::: DATA FOR PROCESSING :::

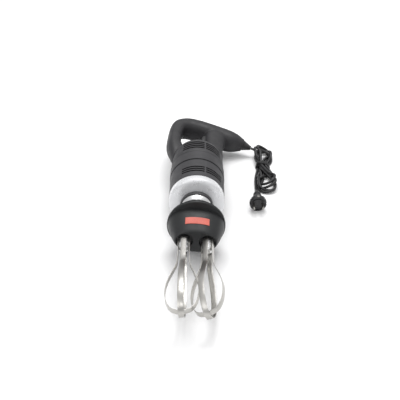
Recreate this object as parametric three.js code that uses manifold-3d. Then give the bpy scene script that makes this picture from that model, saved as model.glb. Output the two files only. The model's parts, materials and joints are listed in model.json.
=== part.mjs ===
// Commercial hand mixer: a power unit with a D-shaped grip and a detachable twin-whisk gearbox,
// lying on a counter with its mains cord wound in a hank beside it. Millimetres, +Z up.
// The mixer's long axis runs along Y, with the whisks towards -Y and the grip towards +Y.
import * as THREE from 'three';
import { mergeVertices } from 'three/addons/utils/BufferGeometryUtils.js';
import Module from 'manifold-3d';

const wasm = await Module();
wasm.setup();

// ---- driving dimensions -------------------------------------------------------------------
const AXIS_Z = 57.2;            // height of the mixer axis above the counter
const BODY_ROLL = 15;           // degrees the power unit lies rolled about its axis
const HEAD_ROLL = 5;            // degrees the whisk gearbox lies rolled
const CASE_R = 58.3;            // outer radius of the motor casing
const BAND_R = 59.2;            // raised middle band of the casing
const GROOVE_R = 56.8;          // floor of the grooves beside the band
const CASE_IN = 53.6;           // inner radius of the casing
const CASE_FRONT = -80, CASE_REAR = 78;
const COLLAR_R = 34.2, SLEEVE_R = 29;
const RIM_R = 58;               // rim of the gearbox
const RIM_Y = -173.1;           // rear plane of the gearbox nose
const NOSE_Y = -228;            // front face of the gearbox nose
const WHISK_CD = 44.8;          // distance between the two whisk axes
const WHISK_X = WHISK_CD / 2;
const RECESS_R = 16, RECESS_Y = -222;
const STRIP_W = 10.5, STRIP_T = 1.2;   // whisk wire strip
const STEM_R = 10.8;            // radius of the strips' centre surface at the stem
const PHASE_L = 9, PHASE_R = 27.5;     // whisk angles about their own axes, in degrees
const GRIP_WALL = 3;
const CORD_R = 3;
const TAIL = [112, 201];        // end of the grip's tail, where the strain relief starts
const GAP = 0.3;
const V3 = THREE.Vector3;

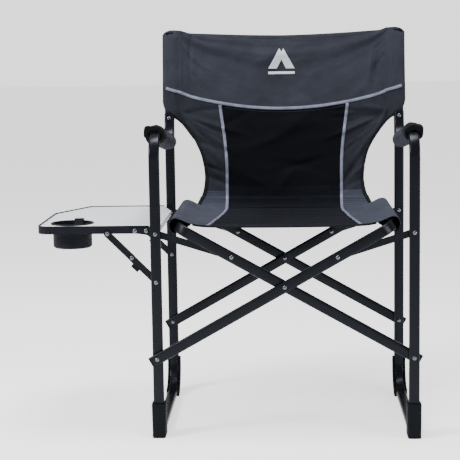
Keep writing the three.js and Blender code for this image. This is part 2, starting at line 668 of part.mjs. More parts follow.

:::

■ EXERCISE PROMPT
Extract every record and return it verbatim.

■ TASK OUTPUT
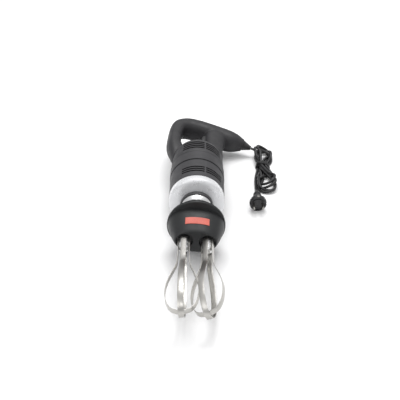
Recreate this object as parametric three.js code that uses manifold-3d. Then give the bpy scene script that makes this picture from that model, saved as model.glb. Output the two files only. The model's parts, materials and joints are listed in model.json.
=== part.mjs ===
// Commercial hand mixer: a power unit with a D-shaped grip and a detachable twin-whisk gearbox,
// lying on a counter with its mains cord wound in a hank beside it. Millimetres, +Z up.
// The mixer's long axis runs along Y, with the whisks towards -Y and the grip towards +Y.
import * as THREE from 'three';
import { mergeVertices } from 'three/addons/utils/BufferGeometryUtils.js';
import Module from 'manifold-3d';

const wasm = await Module();
wasm.setup();

// ---- driving dimensions -------------------------------------------------------------------
const AXIS_Z = 57.2;            // height of the mixer axis above the counter
const BODY_ROLL = 15;           // degrees the power unit lies rolled about its axis
const HEAD_ROLL = 5;            // degrees the whisk gearbox lies rolled
const CASE_R = 58.3;            // outer radius of the motor casing
const BAND_R = 59.2;            // raised middle band of the casing
const GROOVE_R = 56.8;          // floor of the grooves beside the band
const CASE_IN = 53.6;           // inner radius of the casing
const CASE_FRONT = -80, CASE_REAR = 78;
const COLLAR_R = 34.2, SLEEVE_R = 29;
const RIM_R = 58;               // rim of the gearbox
const RIM_Y = -173.1;           // rear plane of the gearbox nose
const NOSE_Y = -228;            // front face of the gearbox nose
const WHISK_CD = 44.8;          // distance between the two whisk axes
const WHISK_X = WHISK_CD / 2;
const RECESS_R = 16, RECESS_Y = -222;
const STRIP_W = 10.5, STRIP_T = 1.2;   // whisk wire strip
const STEM_R = 10.8;            // radius of the strips' centre surface at the stem
const PHASE_L = 9, PHASE_R = 27.5;     // whisk angles about their own axes, in degrees
const GRIP_WALL = 3;
const CORD_R = 3;
const TAIL = [112, 201];        // end of the grip's tail, where the strain relief starts
const GAP = 0.3;
const V3 = THREE.Vector3;

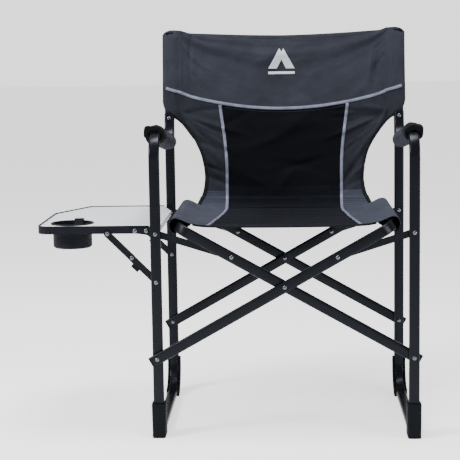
Keep writing the three.js and Blender code for this image. This is part 2, starting at line 668 of part.mjs. More parts follow.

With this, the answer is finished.